DATASET EXCERPT -
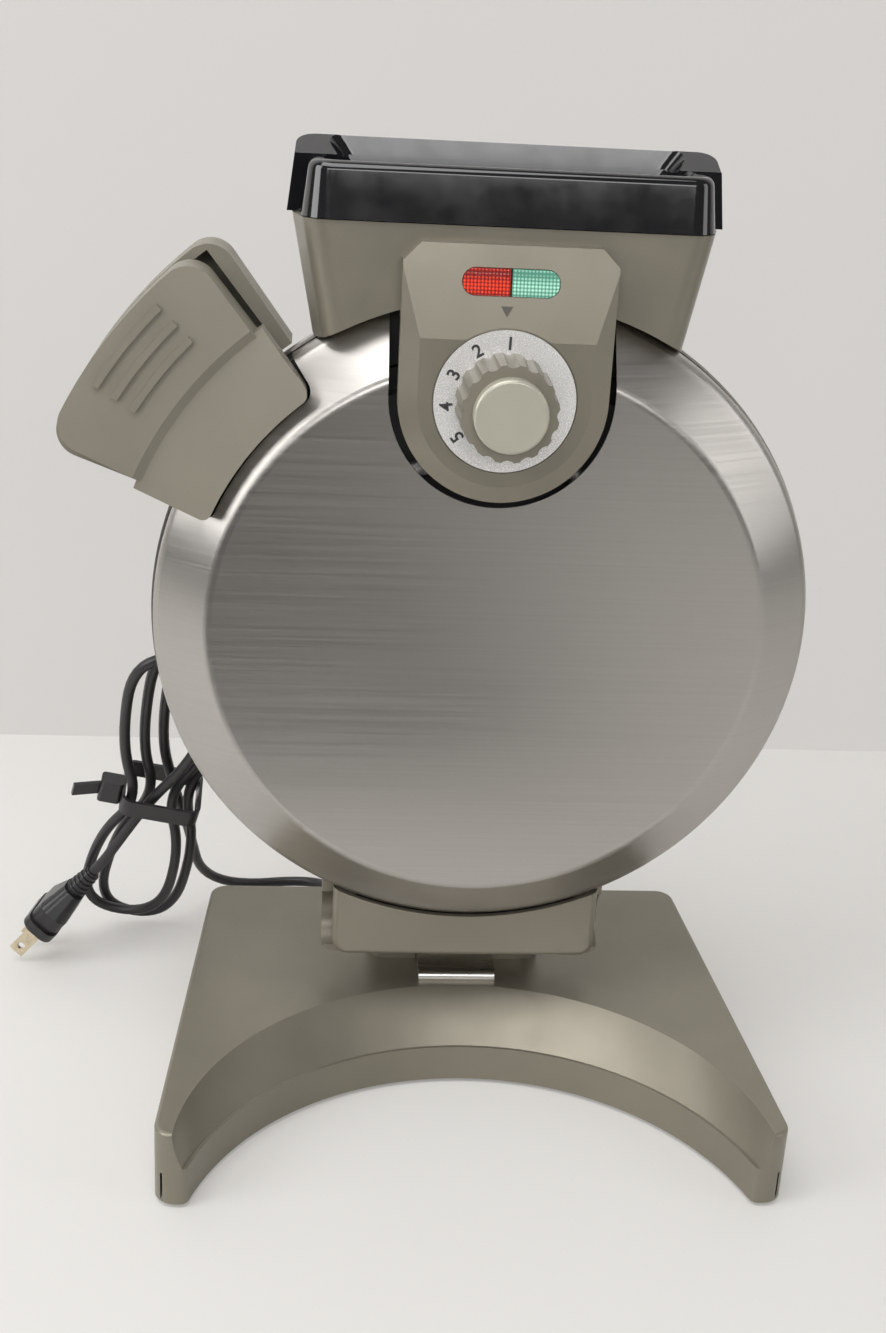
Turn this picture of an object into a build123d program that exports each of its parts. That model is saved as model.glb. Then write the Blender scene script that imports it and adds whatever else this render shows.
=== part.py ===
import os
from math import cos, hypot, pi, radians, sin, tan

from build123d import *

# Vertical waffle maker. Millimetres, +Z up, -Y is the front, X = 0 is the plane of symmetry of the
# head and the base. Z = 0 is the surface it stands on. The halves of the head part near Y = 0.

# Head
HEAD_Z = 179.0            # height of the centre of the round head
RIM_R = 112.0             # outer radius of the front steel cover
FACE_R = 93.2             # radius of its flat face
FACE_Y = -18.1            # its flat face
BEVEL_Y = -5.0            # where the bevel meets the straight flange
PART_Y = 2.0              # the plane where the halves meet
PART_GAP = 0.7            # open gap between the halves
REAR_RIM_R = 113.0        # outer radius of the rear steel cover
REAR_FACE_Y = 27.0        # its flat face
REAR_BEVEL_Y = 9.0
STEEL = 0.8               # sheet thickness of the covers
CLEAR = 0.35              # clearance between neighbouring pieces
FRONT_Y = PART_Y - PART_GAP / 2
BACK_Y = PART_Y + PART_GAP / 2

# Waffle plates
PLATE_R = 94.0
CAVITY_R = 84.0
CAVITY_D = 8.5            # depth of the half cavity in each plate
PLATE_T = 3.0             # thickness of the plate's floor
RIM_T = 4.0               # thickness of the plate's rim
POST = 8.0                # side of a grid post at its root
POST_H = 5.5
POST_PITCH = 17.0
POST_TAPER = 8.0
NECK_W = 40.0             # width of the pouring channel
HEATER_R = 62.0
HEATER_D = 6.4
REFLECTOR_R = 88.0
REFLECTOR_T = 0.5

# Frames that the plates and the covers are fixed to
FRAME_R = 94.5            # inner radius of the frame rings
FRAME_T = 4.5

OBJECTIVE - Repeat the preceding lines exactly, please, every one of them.

FINISHED TASK -
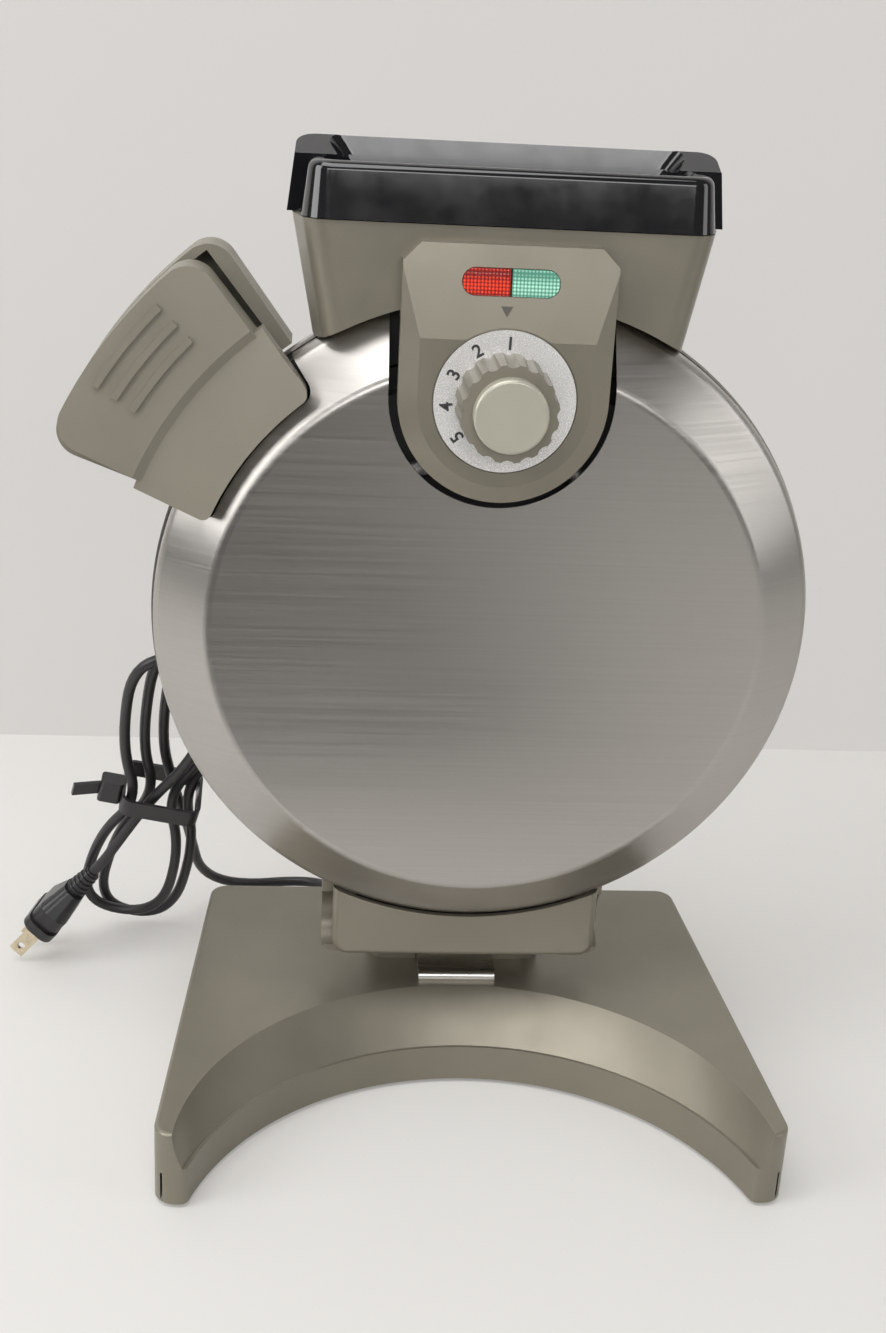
Turn this picture of an object into a build123d program that exports each of its parts. That model is saved as model.glb. Then write the Blender scene script that imports it and adds whatever else this render shows.
=== part.py ===
import os
from math import cos, hypot, pi, radians, sin, tan

from build123d import *

# Vertical waffle maker. Millimetres, +Z up, -Y is the front, X = 0 is the plane of symmetry of the
# head and the base. Z = 0 is the surface it stands on. The halves of the head part near Y = 0.

# Head
HEAD_Z = 179.0            # height of the centre of the round head
RIM_R = 112.0             # outer radius of the front steel cover
FACE_R = 93.2             # radius of its flat face
FACE_Y = -18.1            # its flat face
BEVEL_Y = -5.0            # where the bevel meets the straight flange
PART_Y = 2.0              # the plane where the halves meet
PART_GAP = 0.7            # open gap between the halves
REAR_RIM_R = 113.0        # outer radius of the rear steel cover
REAR_FACE_Y = 27.0        # its flat face
REAR_BEVEL_Y = 9.0
STEEL = 0.8               # sheet thickness of the covers
CLEAR = 0.35              # clearance between neighbouring pieces
FRONT_Y = PART_Y - PART_GAP / 2
BACK_Y = PART_Y + PART_GAP / 2

# Waffle plates
PLATE_R = 94.0
CAVITY_R = 84.0
CAVITY_D = 8.5            # depth of the half cavity in each plate
PLATE_T = 3.0             # thickness of the plate's floor
RIM_T = 4.0               # thickness of the plate's rim
POST = 8.0                # side of a grid post at its root
POST_H = 5.5
POST_PITCH = 17.0
POST_TAPER = 8.0
NECK_W = 40.0             # width of the pouring channel
HEATER_R = 62.0
HEATER_D = 6.4
REFLECTOR_R = 88.0
REFLECTOR_T = 0.5

# Frames that the plates and the covers are fixed to
FRAME_R = 94.5            # inner radius of the frame rings
FRAME_T = 4.5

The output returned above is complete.